- Co tam się dokładnie dzieje, to kompletnie nie mam pojęcia. Wiem, że jest tam gospodarz, który pilnuje porządku, obejścia. Byłem tam w zeszłym tygodniu. Pytałem się go czy ktoś tam jest i mówił, że nikogo nie ma, żadnej osoby – mówił na radiowej antenie burmistrz Zbigniew Mączka.
Krytycznie do tej wypowiedzi odniósł się wicestarosta Jacek Hudyma.
- Jego zdziwienie, że w ogóle tam cokolwiek robimy. My akurat czujemy się bardzo odpowiedzialni za naszych pensjonariuszy, naszych pracowników, którzy świadczą pracę w naszych Domach Pomocy Społecznej. Wypowiedzi pana burmistrza Mączki, wydaje mi się, że są nie na miejscu i pookazują, że jednak ma duże braki jeśli chodzi o empatię do osób mniej sprawnych – oburzał się Jacek Hudyma, wicestarosta tarnowski.
Z kolei burmistrz w radiowym wywiadzie, mówił, że o tym, że w Radłowie powstanie izolatorium dowiedział się z mediów.
Trzeba zaznaczyć, że obiekt w którym zostało ono stworzone należy do powiatu tarnowskiego.
- Staramy się wspierać te osoby w razie sytuacji, gdzie nie będziemy mieli w naszych izolatoriach wewnętrznych – bo ja przypomnę, że my mamy izolatoria wewnętrzne w Domach Pomocy Społecznej – gdy już tam nie będzie miejsc, musimy gdzieś tych naszych mieszkańców, pensjonariuszy umieścić. I po to jest to miejsce stworzone w naszej byłej szkole w Radłowie, dokładnie w sali gimnastycznej – wyjaśniał Jacek Hudyma.
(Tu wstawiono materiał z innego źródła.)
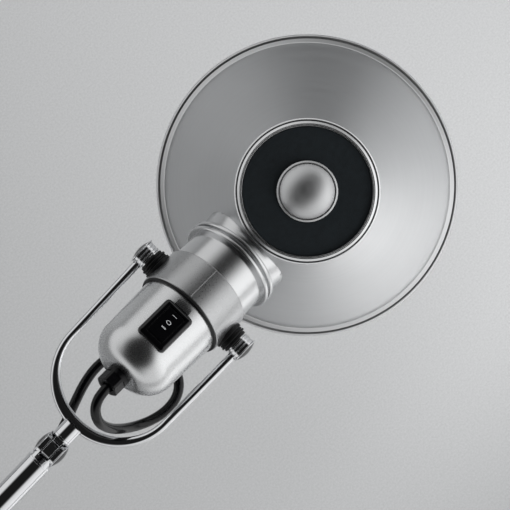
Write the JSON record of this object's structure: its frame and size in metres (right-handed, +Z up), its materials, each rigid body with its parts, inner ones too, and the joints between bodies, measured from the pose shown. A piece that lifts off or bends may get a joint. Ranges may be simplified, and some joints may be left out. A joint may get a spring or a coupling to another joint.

W Radłowie dla chorych na covid-19 stworzono 30 miejsc. Do tej pory do izolatorium nikt jeszcze nie trafił.
Przypomnijmy, że spór między gminą Radłów a powiatem tarnowskim o Zespół Pałacowo-Parkowy, na którego terenie znajduje się izolatorium trwa od kliku lat. Po zlikwidowaniu szkoły, która mieściła się w pałacu Dolańskich powiat planował sprzedać obiekt. Prawo pierwokupu otrzymała gmina Radłów. Do tej transakcji jednak nie doszło. Niemożliwe okazało się ogłoszenie przetargu na sprzedaż obiektu.